- [INSTRUCTIONS TO FOLLOW] Copy out every line of the records where the string "that" occurs.

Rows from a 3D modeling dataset

* Begin *

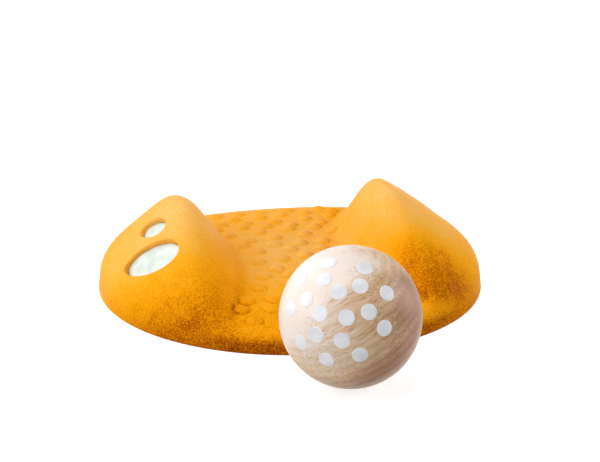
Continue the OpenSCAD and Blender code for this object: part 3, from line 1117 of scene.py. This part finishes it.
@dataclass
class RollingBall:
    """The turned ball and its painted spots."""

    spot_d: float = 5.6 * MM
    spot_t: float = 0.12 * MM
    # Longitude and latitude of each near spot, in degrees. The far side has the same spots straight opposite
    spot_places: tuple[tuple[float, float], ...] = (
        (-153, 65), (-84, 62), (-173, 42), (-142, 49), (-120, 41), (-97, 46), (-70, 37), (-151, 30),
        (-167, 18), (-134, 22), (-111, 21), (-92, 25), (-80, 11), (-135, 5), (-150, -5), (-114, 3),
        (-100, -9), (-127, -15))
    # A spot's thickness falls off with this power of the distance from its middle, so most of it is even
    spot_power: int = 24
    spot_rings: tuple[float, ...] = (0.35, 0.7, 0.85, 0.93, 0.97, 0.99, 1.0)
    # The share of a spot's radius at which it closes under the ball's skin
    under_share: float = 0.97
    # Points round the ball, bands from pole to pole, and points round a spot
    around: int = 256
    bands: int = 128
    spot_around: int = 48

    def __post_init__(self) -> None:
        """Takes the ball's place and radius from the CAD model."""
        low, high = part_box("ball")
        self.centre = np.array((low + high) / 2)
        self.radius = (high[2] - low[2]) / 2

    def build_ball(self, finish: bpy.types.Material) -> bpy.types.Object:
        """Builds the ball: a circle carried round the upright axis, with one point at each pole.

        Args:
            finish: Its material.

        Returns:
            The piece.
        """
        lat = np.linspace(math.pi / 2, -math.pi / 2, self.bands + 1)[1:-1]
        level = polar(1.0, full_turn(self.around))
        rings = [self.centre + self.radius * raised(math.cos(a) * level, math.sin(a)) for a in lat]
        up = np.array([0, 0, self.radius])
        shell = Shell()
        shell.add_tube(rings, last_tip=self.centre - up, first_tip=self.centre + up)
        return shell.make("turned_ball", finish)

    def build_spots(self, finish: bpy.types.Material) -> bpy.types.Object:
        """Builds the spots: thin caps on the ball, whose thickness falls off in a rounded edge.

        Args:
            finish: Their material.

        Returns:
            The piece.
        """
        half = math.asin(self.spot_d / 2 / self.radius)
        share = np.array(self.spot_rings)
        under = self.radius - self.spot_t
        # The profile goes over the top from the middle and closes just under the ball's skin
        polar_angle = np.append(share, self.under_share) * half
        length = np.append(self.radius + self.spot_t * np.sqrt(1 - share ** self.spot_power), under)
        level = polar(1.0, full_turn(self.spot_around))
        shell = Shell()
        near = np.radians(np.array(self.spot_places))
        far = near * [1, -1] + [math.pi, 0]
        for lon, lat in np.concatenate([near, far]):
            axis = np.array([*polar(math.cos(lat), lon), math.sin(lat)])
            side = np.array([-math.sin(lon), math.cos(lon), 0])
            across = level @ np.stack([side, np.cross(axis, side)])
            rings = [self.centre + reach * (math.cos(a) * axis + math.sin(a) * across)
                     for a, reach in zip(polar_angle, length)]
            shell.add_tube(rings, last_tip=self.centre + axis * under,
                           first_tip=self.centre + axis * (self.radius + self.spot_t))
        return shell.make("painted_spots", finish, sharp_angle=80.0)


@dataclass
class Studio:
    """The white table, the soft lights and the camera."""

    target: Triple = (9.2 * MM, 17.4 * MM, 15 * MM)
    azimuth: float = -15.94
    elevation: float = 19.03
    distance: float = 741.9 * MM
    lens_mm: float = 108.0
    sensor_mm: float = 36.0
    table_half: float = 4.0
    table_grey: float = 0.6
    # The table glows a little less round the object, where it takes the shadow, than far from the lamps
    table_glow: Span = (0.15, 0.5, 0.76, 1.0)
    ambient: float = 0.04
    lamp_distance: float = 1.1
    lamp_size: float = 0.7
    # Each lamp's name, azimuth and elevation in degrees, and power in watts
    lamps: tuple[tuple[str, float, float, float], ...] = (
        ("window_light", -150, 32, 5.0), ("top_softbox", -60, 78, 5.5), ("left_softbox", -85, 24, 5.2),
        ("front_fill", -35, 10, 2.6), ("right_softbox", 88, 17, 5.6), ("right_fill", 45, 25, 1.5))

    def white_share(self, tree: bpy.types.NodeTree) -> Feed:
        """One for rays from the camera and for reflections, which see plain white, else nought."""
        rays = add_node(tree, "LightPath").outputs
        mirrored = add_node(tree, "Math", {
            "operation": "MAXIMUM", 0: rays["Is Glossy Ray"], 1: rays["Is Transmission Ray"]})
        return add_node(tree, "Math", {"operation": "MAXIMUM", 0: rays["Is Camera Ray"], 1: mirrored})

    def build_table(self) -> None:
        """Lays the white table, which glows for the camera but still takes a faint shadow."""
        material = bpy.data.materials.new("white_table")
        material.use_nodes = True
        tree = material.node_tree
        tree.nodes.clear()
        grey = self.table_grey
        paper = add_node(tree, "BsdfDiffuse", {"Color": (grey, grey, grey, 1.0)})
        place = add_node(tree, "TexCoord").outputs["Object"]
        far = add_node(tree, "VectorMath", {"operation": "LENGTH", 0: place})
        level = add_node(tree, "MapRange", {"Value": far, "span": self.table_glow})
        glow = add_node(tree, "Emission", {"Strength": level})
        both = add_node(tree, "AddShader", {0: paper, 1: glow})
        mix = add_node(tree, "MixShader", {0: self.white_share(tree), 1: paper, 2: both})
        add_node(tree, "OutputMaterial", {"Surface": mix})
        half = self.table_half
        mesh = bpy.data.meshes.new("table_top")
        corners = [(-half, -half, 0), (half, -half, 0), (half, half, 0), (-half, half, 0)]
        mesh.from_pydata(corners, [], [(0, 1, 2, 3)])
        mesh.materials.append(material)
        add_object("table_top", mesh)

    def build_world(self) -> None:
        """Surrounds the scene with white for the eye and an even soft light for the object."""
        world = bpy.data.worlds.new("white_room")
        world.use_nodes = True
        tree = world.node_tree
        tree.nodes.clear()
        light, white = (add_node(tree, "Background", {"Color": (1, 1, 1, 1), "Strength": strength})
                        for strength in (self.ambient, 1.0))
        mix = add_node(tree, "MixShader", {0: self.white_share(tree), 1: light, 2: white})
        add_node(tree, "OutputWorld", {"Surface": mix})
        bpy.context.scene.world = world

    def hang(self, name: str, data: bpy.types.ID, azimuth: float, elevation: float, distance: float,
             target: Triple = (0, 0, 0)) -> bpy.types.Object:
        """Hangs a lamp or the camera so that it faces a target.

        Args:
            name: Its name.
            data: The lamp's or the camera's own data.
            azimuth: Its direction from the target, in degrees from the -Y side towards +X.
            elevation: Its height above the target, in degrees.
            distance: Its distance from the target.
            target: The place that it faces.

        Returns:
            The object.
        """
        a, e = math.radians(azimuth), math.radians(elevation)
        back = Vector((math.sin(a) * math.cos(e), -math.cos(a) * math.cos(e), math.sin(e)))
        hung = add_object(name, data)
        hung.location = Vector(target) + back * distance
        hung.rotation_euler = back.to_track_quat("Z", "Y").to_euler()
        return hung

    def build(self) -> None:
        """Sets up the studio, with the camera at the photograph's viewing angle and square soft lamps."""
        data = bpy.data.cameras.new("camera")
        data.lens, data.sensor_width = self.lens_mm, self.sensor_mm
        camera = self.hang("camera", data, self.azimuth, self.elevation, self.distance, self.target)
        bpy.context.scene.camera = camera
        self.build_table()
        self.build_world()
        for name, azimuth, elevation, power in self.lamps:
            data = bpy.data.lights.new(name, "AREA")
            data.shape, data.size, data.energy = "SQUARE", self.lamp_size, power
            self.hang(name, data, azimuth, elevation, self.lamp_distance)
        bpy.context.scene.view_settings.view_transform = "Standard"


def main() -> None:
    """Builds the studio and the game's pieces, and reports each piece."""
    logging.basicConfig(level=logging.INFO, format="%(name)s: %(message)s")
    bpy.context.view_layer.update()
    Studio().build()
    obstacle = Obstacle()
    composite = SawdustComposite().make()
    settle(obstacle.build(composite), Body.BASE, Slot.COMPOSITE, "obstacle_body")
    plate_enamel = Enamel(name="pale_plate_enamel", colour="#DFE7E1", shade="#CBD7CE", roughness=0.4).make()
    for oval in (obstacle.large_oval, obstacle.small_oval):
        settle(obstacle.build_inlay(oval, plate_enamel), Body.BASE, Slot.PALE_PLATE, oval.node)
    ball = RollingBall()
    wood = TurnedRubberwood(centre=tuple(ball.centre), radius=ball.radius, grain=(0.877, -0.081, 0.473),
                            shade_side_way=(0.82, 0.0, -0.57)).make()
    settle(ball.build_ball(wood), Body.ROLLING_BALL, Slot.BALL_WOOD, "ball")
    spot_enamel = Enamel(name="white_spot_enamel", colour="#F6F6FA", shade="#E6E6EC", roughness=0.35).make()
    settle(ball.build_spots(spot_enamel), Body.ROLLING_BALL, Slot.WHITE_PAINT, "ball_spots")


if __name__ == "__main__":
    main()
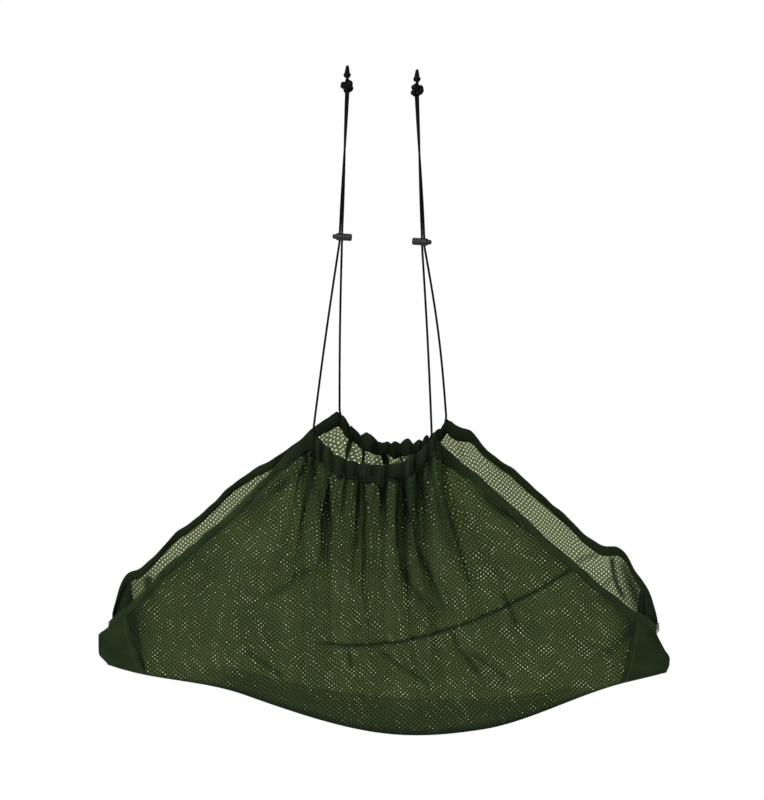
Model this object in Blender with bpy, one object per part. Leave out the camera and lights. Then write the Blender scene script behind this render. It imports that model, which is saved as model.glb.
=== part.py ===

* End *

- [TASK OUTPUT]
        """Hangs a lamp or the camera so that it faces a target.
            target: The place that it faces.
Model this object in Blender with bpy, one object per part. Leave out the camera and lights. Then write the Blender scene script behind this render. It imports that model, which is saved as model.glb.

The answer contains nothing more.